>> begin
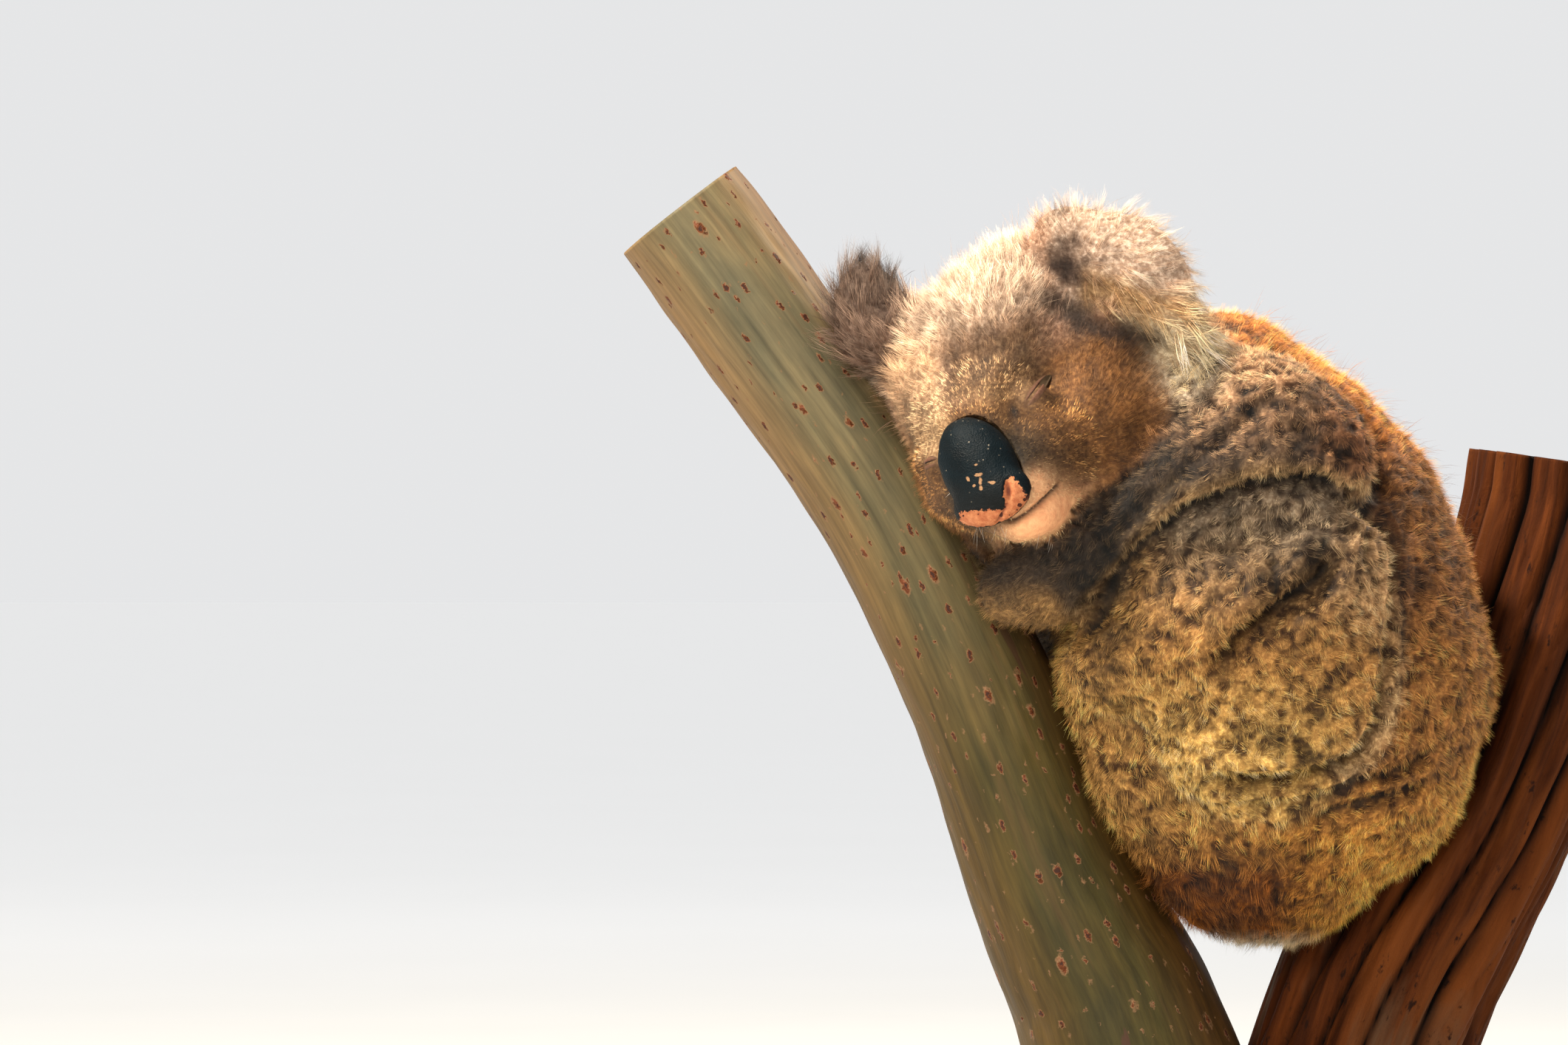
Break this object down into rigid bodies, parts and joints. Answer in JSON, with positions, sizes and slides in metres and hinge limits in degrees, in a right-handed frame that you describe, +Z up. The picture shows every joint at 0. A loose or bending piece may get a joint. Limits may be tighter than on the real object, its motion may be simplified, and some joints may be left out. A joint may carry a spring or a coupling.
{
  "type": "koala",
  "caption": "Adult koala asleep in the fork of a gum tree, curled up with its face leaning on the smooth limb, still and life size on a plain display stand.",
  "frame": {"origin": "centre of the underside of the display stand's base, on the floor", "axes": "+Z up; the animal faces -X, towards the pale limb; its left side is towards -Y, its right side towards +Y"},
  "size_m": [0.5893, 0.3197, 0.6208],
  "materials": {
    "coat": "dense woolly fur: grey-brown with pale tips on the limbs, red-brown on the back, fawn on the belly and rump, cream at the ear",
    "nose": "grained slate-black leathery skin, bare pink at the nostrils",
    "claw": "dark horn, satin",
    "pale_bark": "smooth pale gum bark with small rust-brown scars",
    "red_bark": "coarse stringy red-brown bark",
    "stand": "satin black paint"
  },
  "bodies": {
    "root": {"claw_foot_left_2": "claw", "claw_foot_left_3": "claw", "claw_foot_left_4": "claw", "claw_foot_left_5": "claw", "claw_foot_right_2": "claw", "claw_foot_right_3": "claw", "claw_foot_right_4": "claw", "claw_foot_right_5": "claw", "claw_hand_left_1": "claw", "claw_hand_left_2": "claw", "claw_hand_left_3": "claw", "claw_hand_left_4": "claw", "claw_hand_left_5": "claw", "claw_hand_right_1": "claw", "claw_hand_right_2": "claw", "claw_hand_right_3": "claw", "claw_hand_right_4": "claw", "claw_hand_right_5": "claw", "ear_left": "coat", "ear_right": "coat", "foot_left": "coat", "foot_right": "coat", "forearm_left": "coat", "forearm_right": "coat", "hand_left": "coat", "hand_right": "coat", "head": "coat", "lid_left": "coat", "lid_right": "coat", "nose": "nose", "perch_limb": "pale_bark", "perch_trunk": "red_bark", "shank_left": "coat", "shank_right": "coat", "stand_base": "stand", "stand_rod_left": "stand", "stand_rod_right": "stand", "thigh_left": "coat", "thigh_right": "coat", "trunk": "coat", "upper_arm_left": "coat", "upper_arm_right": "coat"}
  },
  "joints": []
}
>> end
[Stated goal]
Go through the listing and copy all of it exactly.

[Written reply]
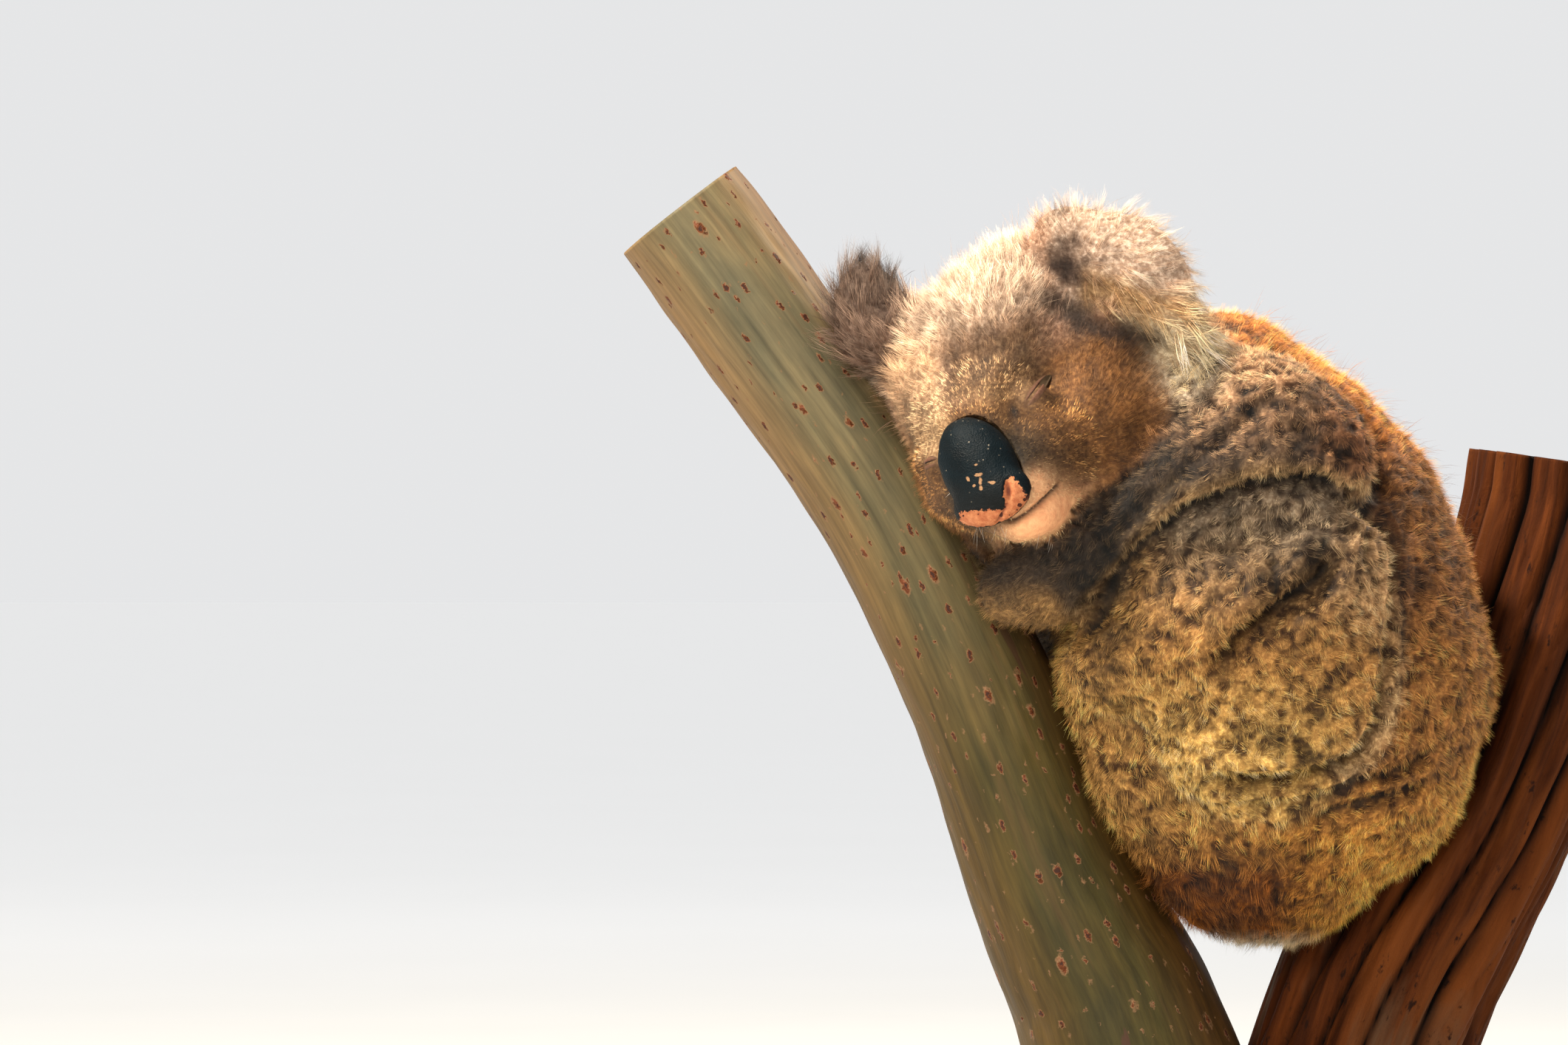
Break this object down into rigid bodies, parts and joints. Answer in JSON, with positions, sizes and slides in metres and hinge limits in degrees, in a right-handed frame that you describe, +Z up. The picture shows every joint at 0. A loose or bending piece may get a joint. Limits may be tighter than on the real object, its motion may be simplified, and some joints may be left out. A joint may carry a spring or a coupling.
{
  "type": "koala",
  "caption": "Adult koala asleep in the fork of a gum tree, curled up with its face leaning on the smooth limb, still and life size on a plain display stand.",
  "frame": {"origin": "centre of the underside of the display stand's base, on the floor", "axes": "+Z up; the animal faces -X, towards the pale limb; its left side is towards -Y, its right side towards +Y"},
  "size_m": [0.5893, 0.3197, 0.6208],
  "materials": {
    "coat": "dense woolly fur: grey-brown with pale tips on the limbs, red-brown on the back, fawn on the belly and rump, cream at the ear",
    "nose": "grained slate-black leathery skin, bare pink at the nostrils",
    "claw": "dark horn, satin",
    "pale_bark": "smooth pale gum bark with small rust-brown scars",
    "red_bark": "coarse stringy red-brown bark",
    "stand": "satin black paint"
  },
  "bodies": {
    "root": {"claw_foot_left_2": "claw", "claw_foot_left_3": "claw", "claw_foot_left_4": "claw", "claw_foot_left_5": "claw", "claw_foot_right_2": "claw", "claw_foot_right_3": "claw", "claw_foot_right_4": "claw", "claw_foot_right_5": "claw", "claw_hand_left_1": "claw", "claw_hand_left_2": "claw", "claw_hand_left_3": "claw", "claw_hand_left_4": "claw", "claw_hand_left_5": "claw", "claw_hand_right_1": "claw", "claw_hand_right_2": "claw", "claw_hand_right_3": "claw", "claw_hand_right_4": "claw", "claw_hand_right_5": "claw", "ear_left": "coat", "ear_right": "coat", "foot_left": "coat", "foot_right": "coat", "forearm_left": "coat", "forearm_right": "coat", "hand_left": "coat", "hand_right": "coat", "head": "coat", "lid_left": "coat", "lid_right": "coat", "nose": "nose", "perch_limb": "pale_bark", "perch_trunk": "red_bark", "shank_left": "coat", "shank_right": "coat", "stand_base": "stand", "stand_rod_left": "stand", "stand_rod_right": "stand", "thigh_left": "coat", "thigh_right": "coat", "trunk": "coat", "upper_arm_left": "coat", "upper_arm_right": "coat"}
  },
  "joints": []
}